The approach adopted by the Legislature appears to be balanced and practical. By proposing a monetary threshold for foreign movable assets under Sections 49 and 50, Parliament has recognised an important ground reality. Strict enforcement without reasonable distinction can sometimes weaken the law's moral strength. Criminal provisions, even in tax matters, should distinguish between deliberate violations and minor lapses. Such lapses may arise from complex disclosure rules, increased international mobility of taxpayers, or genuine oversight. By introducing this threshold, the Legislature appears to acknowledge that criminal prosecution should normally be reserved for serious cases involving significant foreign assets or clear intent to conceal
The proposed amendments indicate a careful and meaningful change in the approach to enforcement. They do not weaken the strength or purpose of the statute. Instead, they improve its fairness and credibility. By limiting the harshest criminal penalties to cases involving high-value foreign assets or assets generally considered more sensitive, such as foreign immovable property, the law continues to focus on serious cases of concealment. At the same time, it adopts a more balanced approach in situations involving smaller foreign movable assets. This proposed amendment suggests that enforcement under the Black Money Act is gradually moving towards greater proportionality, where punishment is expected to match the seriousness of the default.

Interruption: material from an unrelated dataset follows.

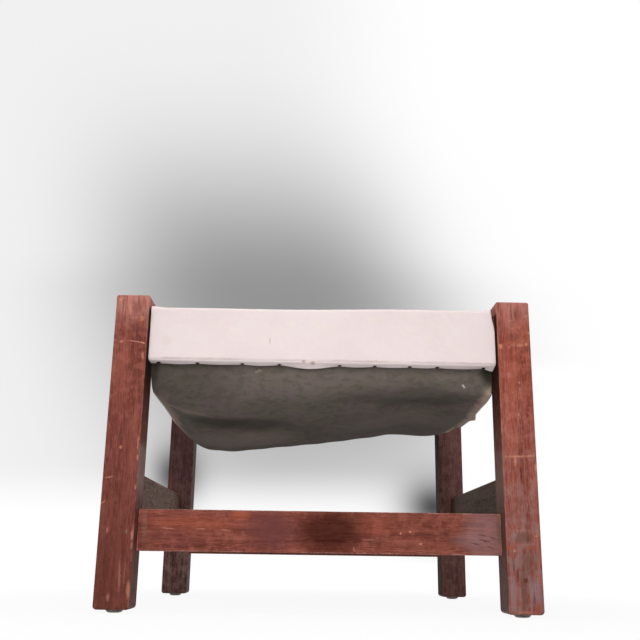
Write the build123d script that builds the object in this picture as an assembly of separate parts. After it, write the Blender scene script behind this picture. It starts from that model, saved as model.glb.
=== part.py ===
from build123d import *
import math
import os

# Low footstool: a square timber frame of four posts, with a thick leather sling
# that wraps the two seat rails and sags between them as a deep pocket.
# Millimetres. +Z is up, the front faces -Y and +X is to the right of a viewer in front.
# The origin is the middle of the footprint, on the surface that the glides stand on.

# The whole stool
width = 548.0  # over the posts, left to right
depth = 520.0  # over the posts, front to back
post_length = 400.0  # the timber alone

# Posts, square in section
post_side = 44.0
post_arris = 2.0
post_top_round = 3.0
post_foot_round = 4.5

# Pressed steel glides, nailed up into the feet
glide_radius = 11.0
glide_proud = 4.0
glide_flat_radius = 6.0
glide_wall = 1.2
glide_nail_radius = 1.3
glide_nail_length = 15.0

# Stretchers, front and rear, and the side boards, all of one board section
board_height = 52.0
board_thickness = 19.0
board_arris = 1.5
stretcher_bottom = 74.0
stretcher_setback = 2.0  # from the inner face of the posts
side_board_bottom = 127.5
side_board_recess = 5.0  # inside the outer face of the posts

# Seat rails, which the leather wraps
rail_height = 67.0
rail_thickness = 24.0
rail_round = 3.0
rail_drop = 16.5  # from the top of the posts
rail_recess = 11.0  # behind the face of the posts

# Mortise and tenon joints
tenon_length = 28.0
tenon_shoulder = 5.0  # from a board's face to its tenon's cheek
tenon_edge = 8.0  # from a board's edge to its tenon's edge
rail_shoulder = 6.0
joint_clearance = 0.1
mortise_spare = 1.0  # beyond the tenon's end

# Leather sling
leather = 3.0
sling_side_gap = 1.0  # from the posts to the sling's cut edges
hem_depth = 16.0  # tucked under each rail
leather_bend = 2.0  # inside radius at the rails' long edges
sling_drop = 83.0  # from the rails' underside down to the lowest underside
sling_cling = 3.0  # how far below the rails the sheet still hangs straight
cuff_length = 40.0  # the part of the wrap that lies flat on a rail's inner face
left_edge_bow = 8.0  # how far the left cut edge draws in at mid span
right_edge_bow = 1.0

# The sheet turns out of the rails on this share of its drop below them
sling_turn_share = 0.62

# The hang of the sheet, station by station from the left edge to the right:
# place across, sag, and how far down it follows the front and the rear rail.
# The shares are of half the sling's width, of sling_sag, which is the rails' height and
# sling_drop together, and of sling_leave, which is their height and sling_cling.
sling_hang_shares = [
    (-1.000, 0.807, 1.13, 1.17),
    (-0.930, 0.907, 1.11, 1.12),
    (-0.850, 0.972, 1.08, 1.07),
    (-0.720, 1.000, 1.03, 1.02),
    (-0.420, 0.964, 0.96, 0.97),
    (-0.130, 0.913, 0.95, 0.96),
    (0.230, 0.833, 0.95, 0.96),
    (0.480, 0.763, 0.96, 0.96),
    (0.610, 0.716, 0.98, 0.96),
    (0.770, 0.746, 1.06, 0.92),
    (0.900, 0.765, 1.20, 0.86),
    (1.000, 0.737, 1.30, 0.80),
]

# A station between two of the table's takes these shares of the two beside it and of
# the next one out on each side, so that the sheet runs in one smooth curve
station_near_share = 9 / 16
station_far_share = -1 / 16

# Hem tacks, in a row near the cut end of each hem
tack_head_radius = 3.0
tack_head_sides = 12
tack_head_flat_share = 0.55  # the flat crown's radius against the head's
tack_head_height = 1.3
tack_shank_side = 1.7  # square, as on a cut tack
tack_shank_length = 12.0
tack_point_share = 0.25  # the point's side against the shank's
tack_inset = 5.0  # from the hem's cut end
tack_clearance = 0.1
front_tack_shares = [-0.95, -0.725, -0.465, -0.25, 0.10, 0.305, 0.51, 0.67, 0.94]
rear_tack_count = 10
rear_tack_reach_share = 0.93

overrun = 3.0  # how far each cutter runs past what it cuts

# Worked out from the values above
post_top = glide_proud + post_length
post_x = (width - post_side) / 2
post_y = (depth - post_side) / 2
inner_span_x = width - 2 * post_side
inner_span_y = depth - 2 * post_side
stretcher_y = (inner_span_y + board_thickness) / 2 + stretcher_setback
side_board_x = (width - board_thickness) / 2 - side_board_recess
rail_y = (depth - rail_thickness) / 2 - rail_recess
rail_inner_y = rail_y - rail_thickness / 2
rail_outer_y = rail_y + rail_thickness / 2
rail_top = post_top - rail_drop
rail_bottom = rail_top - rail_height
sling_half_width = inner_span_x / 2 - sling_side_gap
sling_sag = rail_height + sling_drop
sling_leave = rail_height + sling_cling
cuff_bottom = rail_top - cuff_length
hem_end_y = rail_outer_y - hem_depth
tack_y = hem_end_y + tack_inset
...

Another important feature of these proposed amendments is their retrospective application. This is significant because it shows that the Legislature has carefully reviewed the earlier legal position. Although the previous provisions were legally valid, they were sometimes considered too harsh in certain practical situations. By giving retrospective effect to the insertion of proposed provisos, the Legislature appears to acknowledge these concerns. For taxpayers and professionals, this step helps restore confidence in the law's fairness. It indicates that even in a statute designed mainly to create strong deterrence, strict enforcement can be balanced with reasonable and practical considerations.
When the law is viewed as a whole, the Black Money Act continues to remain a stringent and robust statute. However, it now appears to be applied with greater flexibility and balance. Concealment of foreign wealth continues to attract serious and stringent consequences. At the same time , minor and unintentional lapses involving small-value foreign movable assets shall no longer be subject to severe criminal prosecution, once these proposed provisos come into force. This balanced approach does not weaken enforcement. Instead, it improves the law's effectiveness and fairness by ensuring that severe penalties are reserved for serious cases.
Such proposed amendments should not be viewed as a sign that the law is becoming weak. Instead, they reflect the growing maturity of fiscal legislation. A strong penal law should not depend only on the fear it creates. It must also earn respect by being applied fairly and reasonably. When enforcement is balanced and proportionate, the law's credibility strengthens and becomes more widely accepted. The amendments under Clause 144, therefore, show that strict laws can remain effective while still recognising the importance of fairness in their application.